SELECT category, SUM(amount) AS revenue
FROM orders
WHERE ordered_at BETWEEN ? AND ?
GROUP BY category
ORDER BY revenue DESC
LIMIT 3
""",
(start, end)
)
rows = cur.fetchall()
labels = [r[0] for r in rows]
values = [r[1] for r in rows]
print({"labels": labels, "values": values})
Authentication, pagination, and reliability
- Authentication: Use environment variables for tokens/keys. Send via headers; never hard-code secrets.
- Pagination: Use page/limit or cursor. Loop until no next page/cursor.
- Rate limiting: Respect Retry-After. Use exponential backoff (e.g., 1s, 2s, 4s...).
- Timeouts and retries: Set timeouts. Retry idempotent reads (GET); avoid unsafe retries on writes.
- Caching: Cache stable reference data locally to reduce calls.
Data quality checks (fast self-check)
- Row count sanity: Are you missing pages? Compare expected vs fetched.
- Date coverage: Min/max dates match your range?
- Duplicates: Deduplicate by a stable key (e.g., id).
- Nulls: Replace or drop according to chart needs.
- Schema drift: Did fields rename? Add assertions.
Exercises (hands-on)
Note: Everyone can do the exercises and the quick test. Only logged-in users get saved progress.
Exercise 1 — Combine paginated API results and compute averages (Python or JS)
You receive paginated product data. Each page is like:
{
"data": [
{"id": 1, "category": "Books", "price": 10.0},
{"id": 2, "category": "Games", "price": 50.0}
],
"next_page": 2
}
Pages 2 and 3 continue similarly. Task:
- Fetch pages 1..3 (per_page=50). Deduplicate by id.
- Compute average price per category.
- Output sorted by category name ascending.
Checklist:
- Loop over pages until next_page is null/false.
- Use a set of seen ids to drop duplicates.
- Keep sum and count per category, then compute averages.

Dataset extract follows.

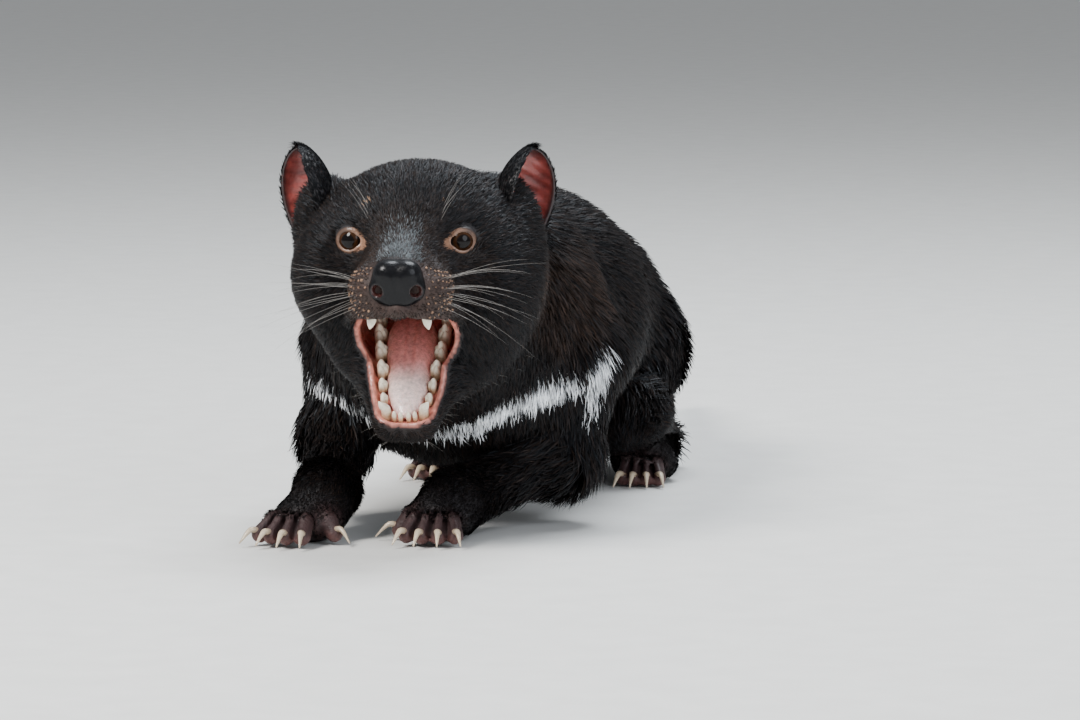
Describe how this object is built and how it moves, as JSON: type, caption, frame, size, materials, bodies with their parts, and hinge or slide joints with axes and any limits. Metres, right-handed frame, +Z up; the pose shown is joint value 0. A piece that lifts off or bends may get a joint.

Exercise 2 — Safe SQL: Aggregate with parameters and prepare for a bar chart
Create an in-memory SQLite database with a sales table and compute revenue by region for a date range using parameterized SQL. Output { labels, values } arrays sorted by revenue desc.
Checklist:
- Create table, insert sample rows.
- Use WHERE sale_date BETWEEN ? AND ? (parameters, not string concat).
- GROUP BY region; ORDER BY SUM(amount) DESC.
- Map rows to labels and values arrays.
Common mistakes and how to self-check
- Hard-coding secrets: Always use environment variables. Self-check: Search code for tokens/keys.
- Ignoring pagination: Compare fetched count vs expected. Add loop until no next page/cursor.
- No timeouts: Add timeouts to avoid hanging requests.
- Retrying unsafe writes: Only retry idempotent GETs, or use idempotency keys for POST if supported.
- Pulling too much data: Aggregate at the source; fetch only needed columns and ranges.
- Not validating schema: Assert required fields exist before shaping.
Practical projects
- Daily KPI fetcher: Pull daily active users from an API, aggregate, and export a chart-ready JSON file.
- Sales by region dashboard feed: Query a DB view to produce { labels, values } for a bar chart, refreshed hourly.
- Alert on data freshness: Script checks the latest timestamp in the dataset and logs a warning if stale.
Learning path
- Start: Basic HTTP requests or DB SELECT with parameters.
- Then: Pagination, rate limits, retries, and incremental loads.
- Next: Schema validation, deduplication, and chart data modeling.
- Finally: Scheduling, caching, and monitoring freshness.
Next steps
- Complete the exercises below and compare with the provided solutions.
- Take the Quick Test to confirm you grasp the fundamentals.
- Apply the patterns to your current dashboard data sources.
Mini challenge
Implement an incremental loader: Fetch only yesterday’s data from an API, merge with an existing local file of prior days, deduplicate by id, and output a chart-ready time series. Include a simple freshness check that warns if yesterday has zero rows.